Your task: Return, exactly as written, the run of lines that begins at the line containing "wheel_y, wheel_z = wheel_axis()" and ends at the line containing "obj.matrix_parent_inverse = Matrix.Identity(4)". Nothing outside that run belongs in the answer.

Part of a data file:
+++

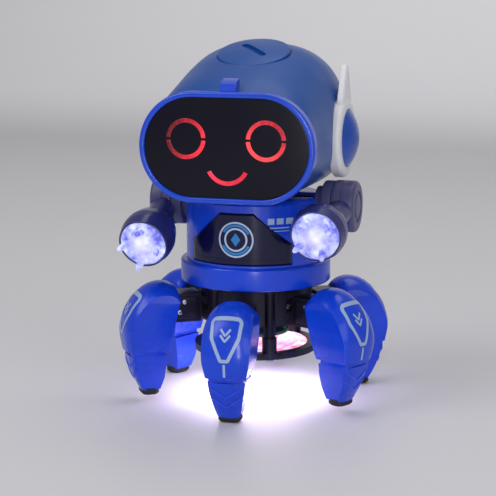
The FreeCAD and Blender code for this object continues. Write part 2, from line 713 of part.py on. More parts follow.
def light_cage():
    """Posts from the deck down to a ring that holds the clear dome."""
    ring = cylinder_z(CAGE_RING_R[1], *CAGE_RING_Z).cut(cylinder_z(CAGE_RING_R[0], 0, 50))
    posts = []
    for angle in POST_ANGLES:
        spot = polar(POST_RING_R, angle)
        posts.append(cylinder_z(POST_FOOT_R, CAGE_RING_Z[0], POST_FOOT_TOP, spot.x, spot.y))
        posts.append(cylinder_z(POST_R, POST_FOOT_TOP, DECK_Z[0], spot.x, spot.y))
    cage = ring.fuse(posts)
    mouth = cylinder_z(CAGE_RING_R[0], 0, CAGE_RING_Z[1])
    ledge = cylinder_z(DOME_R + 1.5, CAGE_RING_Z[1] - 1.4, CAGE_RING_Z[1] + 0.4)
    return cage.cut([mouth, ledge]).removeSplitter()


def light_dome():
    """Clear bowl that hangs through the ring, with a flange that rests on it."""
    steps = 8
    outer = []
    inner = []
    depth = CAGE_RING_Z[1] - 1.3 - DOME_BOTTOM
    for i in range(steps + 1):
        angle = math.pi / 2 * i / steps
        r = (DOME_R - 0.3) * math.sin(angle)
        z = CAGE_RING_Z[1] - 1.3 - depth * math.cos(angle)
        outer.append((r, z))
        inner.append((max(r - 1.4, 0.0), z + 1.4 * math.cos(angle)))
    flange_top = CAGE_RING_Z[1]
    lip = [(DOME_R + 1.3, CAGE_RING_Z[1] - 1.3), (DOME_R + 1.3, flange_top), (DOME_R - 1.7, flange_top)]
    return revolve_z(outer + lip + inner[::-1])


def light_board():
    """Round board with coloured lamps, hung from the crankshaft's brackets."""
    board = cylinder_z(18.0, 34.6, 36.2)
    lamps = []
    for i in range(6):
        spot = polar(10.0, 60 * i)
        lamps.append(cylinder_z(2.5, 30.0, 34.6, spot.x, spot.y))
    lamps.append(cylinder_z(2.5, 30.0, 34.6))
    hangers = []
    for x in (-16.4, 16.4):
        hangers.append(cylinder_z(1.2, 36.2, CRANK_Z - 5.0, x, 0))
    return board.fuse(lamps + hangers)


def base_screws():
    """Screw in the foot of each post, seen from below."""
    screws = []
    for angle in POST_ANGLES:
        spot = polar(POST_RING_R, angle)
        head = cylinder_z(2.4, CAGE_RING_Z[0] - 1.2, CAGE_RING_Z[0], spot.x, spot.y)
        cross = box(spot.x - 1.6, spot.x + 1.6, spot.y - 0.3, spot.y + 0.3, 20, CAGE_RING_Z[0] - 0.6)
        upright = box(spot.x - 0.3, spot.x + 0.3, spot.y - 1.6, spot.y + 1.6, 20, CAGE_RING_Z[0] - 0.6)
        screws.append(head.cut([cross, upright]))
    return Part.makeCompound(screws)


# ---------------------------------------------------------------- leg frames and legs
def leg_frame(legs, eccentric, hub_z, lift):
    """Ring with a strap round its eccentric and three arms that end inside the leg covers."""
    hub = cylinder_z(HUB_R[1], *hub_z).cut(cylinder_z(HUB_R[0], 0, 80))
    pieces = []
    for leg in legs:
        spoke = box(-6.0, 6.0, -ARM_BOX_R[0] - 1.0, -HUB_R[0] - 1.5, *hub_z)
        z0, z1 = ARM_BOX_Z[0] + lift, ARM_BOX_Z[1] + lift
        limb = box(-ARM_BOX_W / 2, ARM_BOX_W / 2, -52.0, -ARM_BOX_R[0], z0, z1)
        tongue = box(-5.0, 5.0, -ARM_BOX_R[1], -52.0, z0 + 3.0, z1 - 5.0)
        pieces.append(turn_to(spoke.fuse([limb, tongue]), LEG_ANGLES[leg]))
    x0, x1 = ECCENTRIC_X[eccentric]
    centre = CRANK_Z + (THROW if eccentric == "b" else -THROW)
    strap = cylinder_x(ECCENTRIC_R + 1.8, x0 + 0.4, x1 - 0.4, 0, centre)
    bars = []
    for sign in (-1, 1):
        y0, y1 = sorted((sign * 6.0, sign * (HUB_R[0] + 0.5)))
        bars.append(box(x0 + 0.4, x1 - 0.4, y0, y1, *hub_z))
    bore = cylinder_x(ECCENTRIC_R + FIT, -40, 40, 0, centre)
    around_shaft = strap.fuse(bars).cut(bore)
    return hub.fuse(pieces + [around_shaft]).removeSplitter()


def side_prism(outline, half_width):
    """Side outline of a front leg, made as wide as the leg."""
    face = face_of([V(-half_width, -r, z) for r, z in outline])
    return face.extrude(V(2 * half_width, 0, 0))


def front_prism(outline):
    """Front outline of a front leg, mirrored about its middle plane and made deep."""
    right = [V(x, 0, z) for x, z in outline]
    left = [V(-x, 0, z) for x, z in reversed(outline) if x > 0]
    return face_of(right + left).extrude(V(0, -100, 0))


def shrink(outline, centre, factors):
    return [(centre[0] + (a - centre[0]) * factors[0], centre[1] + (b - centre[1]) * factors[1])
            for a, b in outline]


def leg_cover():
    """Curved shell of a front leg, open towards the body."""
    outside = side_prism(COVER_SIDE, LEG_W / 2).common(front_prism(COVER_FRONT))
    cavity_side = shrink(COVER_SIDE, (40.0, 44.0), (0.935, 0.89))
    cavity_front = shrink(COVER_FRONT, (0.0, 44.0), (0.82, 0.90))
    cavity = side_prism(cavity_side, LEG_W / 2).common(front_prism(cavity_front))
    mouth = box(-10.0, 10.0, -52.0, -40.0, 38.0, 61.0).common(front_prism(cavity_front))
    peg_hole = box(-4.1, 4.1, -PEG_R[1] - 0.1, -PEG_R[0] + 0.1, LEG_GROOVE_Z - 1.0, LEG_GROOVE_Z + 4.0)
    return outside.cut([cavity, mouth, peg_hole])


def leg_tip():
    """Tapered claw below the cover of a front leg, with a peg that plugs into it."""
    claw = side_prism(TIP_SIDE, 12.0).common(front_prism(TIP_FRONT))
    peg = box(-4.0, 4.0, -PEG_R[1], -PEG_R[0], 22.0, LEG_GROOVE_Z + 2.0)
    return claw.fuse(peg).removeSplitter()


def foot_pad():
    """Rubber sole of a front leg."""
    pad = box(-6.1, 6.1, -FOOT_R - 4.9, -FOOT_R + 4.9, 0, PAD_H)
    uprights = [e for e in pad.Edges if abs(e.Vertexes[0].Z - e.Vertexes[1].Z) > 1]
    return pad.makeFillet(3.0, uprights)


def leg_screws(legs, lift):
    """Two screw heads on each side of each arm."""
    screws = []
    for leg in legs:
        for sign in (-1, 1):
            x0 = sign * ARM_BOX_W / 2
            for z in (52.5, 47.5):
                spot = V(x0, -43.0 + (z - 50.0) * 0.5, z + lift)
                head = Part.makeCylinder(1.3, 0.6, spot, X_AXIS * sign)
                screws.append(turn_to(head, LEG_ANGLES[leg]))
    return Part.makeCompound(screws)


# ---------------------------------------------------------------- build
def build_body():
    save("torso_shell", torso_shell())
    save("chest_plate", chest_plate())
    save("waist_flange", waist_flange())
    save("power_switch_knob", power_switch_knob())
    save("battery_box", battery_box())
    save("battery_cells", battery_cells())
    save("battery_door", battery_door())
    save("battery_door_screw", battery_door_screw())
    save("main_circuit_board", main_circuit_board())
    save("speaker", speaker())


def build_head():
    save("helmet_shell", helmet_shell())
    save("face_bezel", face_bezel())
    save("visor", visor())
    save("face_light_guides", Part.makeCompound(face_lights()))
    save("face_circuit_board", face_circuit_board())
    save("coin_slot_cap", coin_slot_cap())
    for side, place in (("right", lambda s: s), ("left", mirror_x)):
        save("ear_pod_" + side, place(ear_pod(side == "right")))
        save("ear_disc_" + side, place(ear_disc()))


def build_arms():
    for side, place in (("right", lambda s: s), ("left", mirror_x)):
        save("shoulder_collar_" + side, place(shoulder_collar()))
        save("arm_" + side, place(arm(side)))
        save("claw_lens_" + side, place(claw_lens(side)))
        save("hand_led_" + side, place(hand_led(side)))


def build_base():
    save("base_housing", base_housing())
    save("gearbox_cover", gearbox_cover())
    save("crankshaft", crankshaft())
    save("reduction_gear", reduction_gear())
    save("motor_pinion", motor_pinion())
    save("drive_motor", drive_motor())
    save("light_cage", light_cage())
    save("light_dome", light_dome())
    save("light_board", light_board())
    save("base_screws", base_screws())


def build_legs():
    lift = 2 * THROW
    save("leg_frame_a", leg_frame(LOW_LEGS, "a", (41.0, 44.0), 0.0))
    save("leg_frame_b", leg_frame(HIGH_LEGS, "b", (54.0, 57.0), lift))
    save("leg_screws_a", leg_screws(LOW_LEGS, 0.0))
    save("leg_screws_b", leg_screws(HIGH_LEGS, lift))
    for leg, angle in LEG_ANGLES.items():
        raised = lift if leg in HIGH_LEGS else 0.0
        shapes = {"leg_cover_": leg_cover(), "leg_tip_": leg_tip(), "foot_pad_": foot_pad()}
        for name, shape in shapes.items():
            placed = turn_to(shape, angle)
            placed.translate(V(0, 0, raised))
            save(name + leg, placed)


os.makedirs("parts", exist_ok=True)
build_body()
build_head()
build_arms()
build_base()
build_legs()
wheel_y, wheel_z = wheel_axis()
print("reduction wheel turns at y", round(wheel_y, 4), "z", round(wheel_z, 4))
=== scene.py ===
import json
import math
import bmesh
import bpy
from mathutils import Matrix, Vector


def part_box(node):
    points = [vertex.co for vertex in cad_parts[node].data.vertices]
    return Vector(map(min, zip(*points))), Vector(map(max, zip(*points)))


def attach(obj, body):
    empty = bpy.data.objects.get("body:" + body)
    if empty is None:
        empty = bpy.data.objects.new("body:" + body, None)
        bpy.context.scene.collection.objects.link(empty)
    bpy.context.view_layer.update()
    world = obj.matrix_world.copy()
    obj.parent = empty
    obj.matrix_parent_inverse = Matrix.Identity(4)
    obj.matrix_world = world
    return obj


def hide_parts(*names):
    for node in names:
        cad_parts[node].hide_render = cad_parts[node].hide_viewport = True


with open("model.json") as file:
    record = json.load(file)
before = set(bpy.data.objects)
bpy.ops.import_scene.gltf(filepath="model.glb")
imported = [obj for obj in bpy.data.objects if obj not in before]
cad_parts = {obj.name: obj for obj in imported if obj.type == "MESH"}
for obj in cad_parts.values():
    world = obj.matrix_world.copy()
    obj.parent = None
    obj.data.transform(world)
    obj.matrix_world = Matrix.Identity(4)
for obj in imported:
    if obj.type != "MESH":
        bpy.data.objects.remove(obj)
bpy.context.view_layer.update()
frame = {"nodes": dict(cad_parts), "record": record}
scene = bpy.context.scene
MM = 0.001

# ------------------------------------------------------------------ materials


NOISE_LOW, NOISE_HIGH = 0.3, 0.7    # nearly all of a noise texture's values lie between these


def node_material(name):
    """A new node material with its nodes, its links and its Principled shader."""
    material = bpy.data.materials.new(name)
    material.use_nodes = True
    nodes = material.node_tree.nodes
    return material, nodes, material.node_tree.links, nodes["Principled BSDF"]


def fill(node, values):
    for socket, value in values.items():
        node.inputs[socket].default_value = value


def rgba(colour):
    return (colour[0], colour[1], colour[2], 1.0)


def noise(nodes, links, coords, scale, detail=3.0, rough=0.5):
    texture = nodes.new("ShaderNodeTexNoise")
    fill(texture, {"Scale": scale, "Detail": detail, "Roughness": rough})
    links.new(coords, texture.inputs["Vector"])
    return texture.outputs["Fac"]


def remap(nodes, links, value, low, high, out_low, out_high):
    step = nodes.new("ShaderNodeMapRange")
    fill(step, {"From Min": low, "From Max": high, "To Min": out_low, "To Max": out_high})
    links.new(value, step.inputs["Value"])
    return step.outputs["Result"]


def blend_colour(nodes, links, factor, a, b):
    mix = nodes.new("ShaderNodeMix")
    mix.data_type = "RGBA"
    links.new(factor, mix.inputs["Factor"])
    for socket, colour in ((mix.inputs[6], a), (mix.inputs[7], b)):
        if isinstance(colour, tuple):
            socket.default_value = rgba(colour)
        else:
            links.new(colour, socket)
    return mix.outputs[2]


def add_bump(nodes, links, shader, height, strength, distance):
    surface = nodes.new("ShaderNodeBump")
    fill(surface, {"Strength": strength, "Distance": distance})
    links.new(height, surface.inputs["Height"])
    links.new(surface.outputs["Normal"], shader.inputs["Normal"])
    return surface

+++

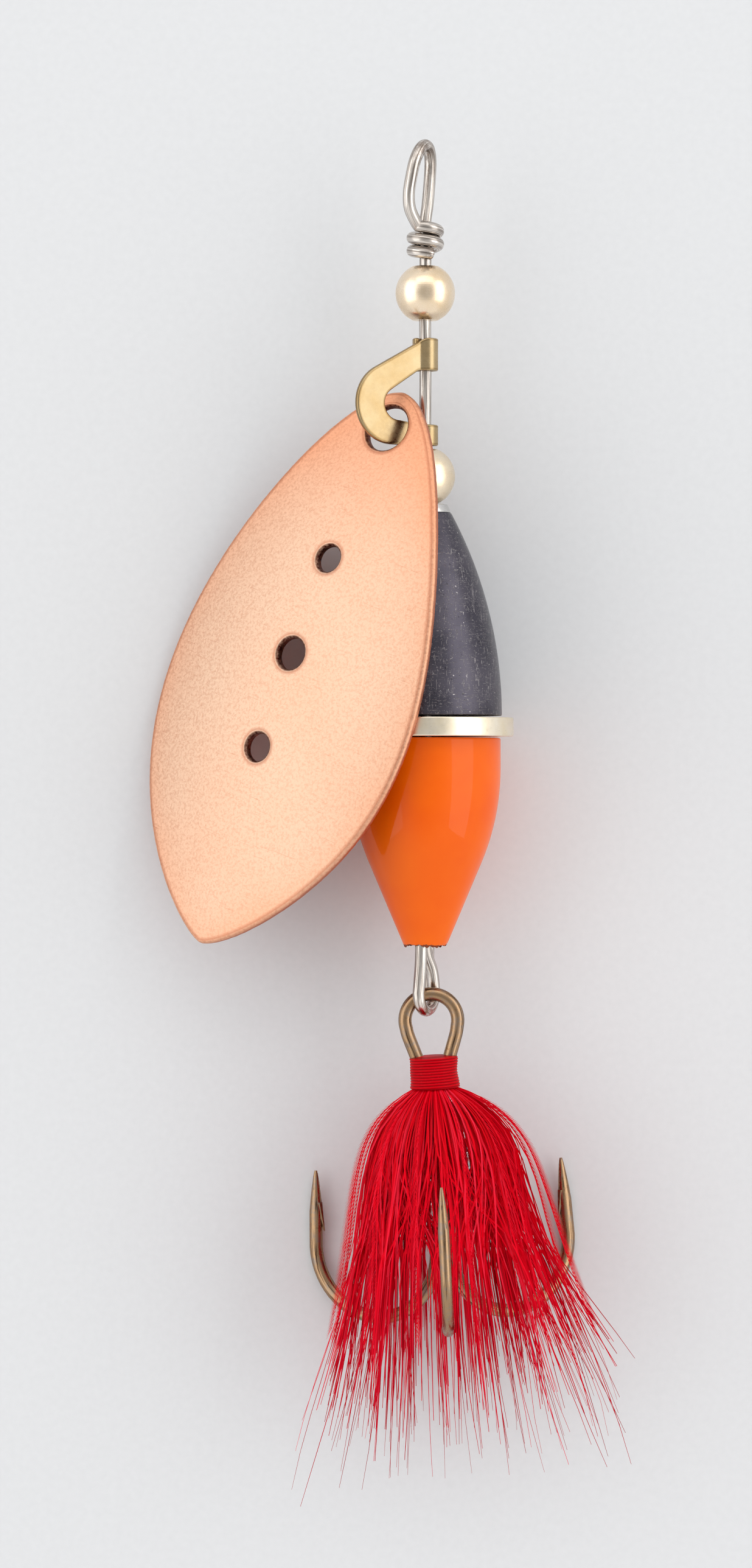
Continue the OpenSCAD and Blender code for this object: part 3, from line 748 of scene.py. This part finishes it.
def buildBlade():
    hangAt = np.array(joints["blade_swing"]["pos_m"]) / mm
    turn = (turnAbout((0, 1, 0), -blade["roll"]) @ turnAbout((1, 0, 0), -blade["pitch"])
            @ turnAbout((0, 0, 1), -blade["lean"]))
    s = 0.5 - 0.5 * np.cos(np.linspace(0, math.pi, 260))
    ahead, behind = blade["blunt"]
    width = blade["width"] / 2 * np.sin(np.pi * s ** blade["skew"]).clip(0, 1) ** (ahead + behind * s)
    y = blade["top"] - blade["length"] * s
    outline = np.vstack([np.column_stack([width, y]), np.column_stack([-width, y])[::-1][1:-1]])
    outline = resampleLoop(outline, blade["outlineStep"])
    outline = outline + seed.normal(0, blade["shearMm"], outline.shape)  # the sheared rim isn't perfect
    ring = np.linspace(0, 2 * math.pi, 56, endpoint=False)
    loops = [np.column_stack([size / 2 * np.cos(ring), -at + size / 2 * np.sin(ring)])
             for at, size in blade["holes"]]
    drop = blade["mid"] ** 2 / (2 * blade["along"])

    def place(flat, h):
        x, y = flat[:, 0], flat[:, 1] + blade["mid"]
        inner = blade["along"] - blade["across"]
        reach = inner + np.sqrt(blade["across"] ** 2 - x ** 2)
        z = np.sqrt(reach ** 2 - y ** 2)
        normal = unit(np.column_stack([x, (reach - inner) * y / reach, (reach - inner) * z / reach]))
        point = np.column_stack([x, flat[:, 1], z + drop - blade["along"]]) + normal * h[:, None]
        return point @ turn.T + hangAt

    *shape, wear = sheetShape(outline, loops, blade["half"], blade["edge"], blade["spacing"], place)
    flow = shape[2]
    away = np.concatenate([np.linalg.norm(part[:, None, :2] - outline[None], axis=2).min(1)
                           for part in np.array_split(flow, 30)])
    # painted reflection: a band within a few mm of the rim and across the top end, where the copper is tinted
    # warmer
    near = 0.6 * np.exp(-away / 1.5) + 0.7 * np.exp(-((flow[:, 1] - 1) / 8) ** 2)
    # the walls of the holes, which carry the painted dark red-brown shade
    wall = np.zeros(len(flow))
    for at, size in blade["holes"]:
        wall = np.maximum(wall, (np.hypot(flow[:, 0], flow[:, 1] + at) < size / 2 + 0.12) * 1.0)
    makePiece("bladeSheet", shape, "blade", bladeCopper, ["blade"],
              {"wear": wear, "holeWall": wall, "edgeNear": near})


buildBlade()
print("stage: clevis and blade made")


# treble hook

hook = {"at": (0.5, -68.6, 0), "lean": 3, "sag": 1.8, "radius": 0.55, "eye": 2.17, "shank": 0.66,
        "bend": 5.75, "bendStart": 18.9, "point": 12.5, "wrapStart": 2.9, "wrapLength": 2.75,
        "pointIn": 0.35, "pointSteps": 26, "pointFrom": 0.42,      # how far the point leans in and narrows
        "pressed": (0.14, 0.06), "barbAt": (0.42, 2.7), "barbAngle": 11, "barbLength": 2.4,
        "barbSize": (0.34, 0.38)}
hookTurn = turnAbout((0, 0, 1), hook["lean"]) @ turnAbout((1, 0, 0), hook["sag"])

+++

Finished exercise:
wheel_y, wheel_z = wheel_axis()
print("reduction wheel turns at y", round(wheel_y, 4), "z", round(wheel_z, 4))
=== scene.py ===
import json
import math
import bmesh
import bpy
from mathutils import Matrix, Vector


def part_box(node):
    points = [vertex.co for vertex in cad_parts[node].data.vertices]
    return Vector(map(min, zip(*points))), Vector(map(max, zip(*points)))


def attach(obj, body):
    empty = bpy.data.objects.get("body:" + body)
    if empty is None:
        empty = bpy.data.objects.new("body:" + body, None)
        bpy.context.scene.collection.objects.link(empty)
    bpy.context.view_layer.update()
    world = obj.matrix_world.copy()
    obj.parent = empty
    obj.matrix_parent_inverse = Matrix.Identity(4)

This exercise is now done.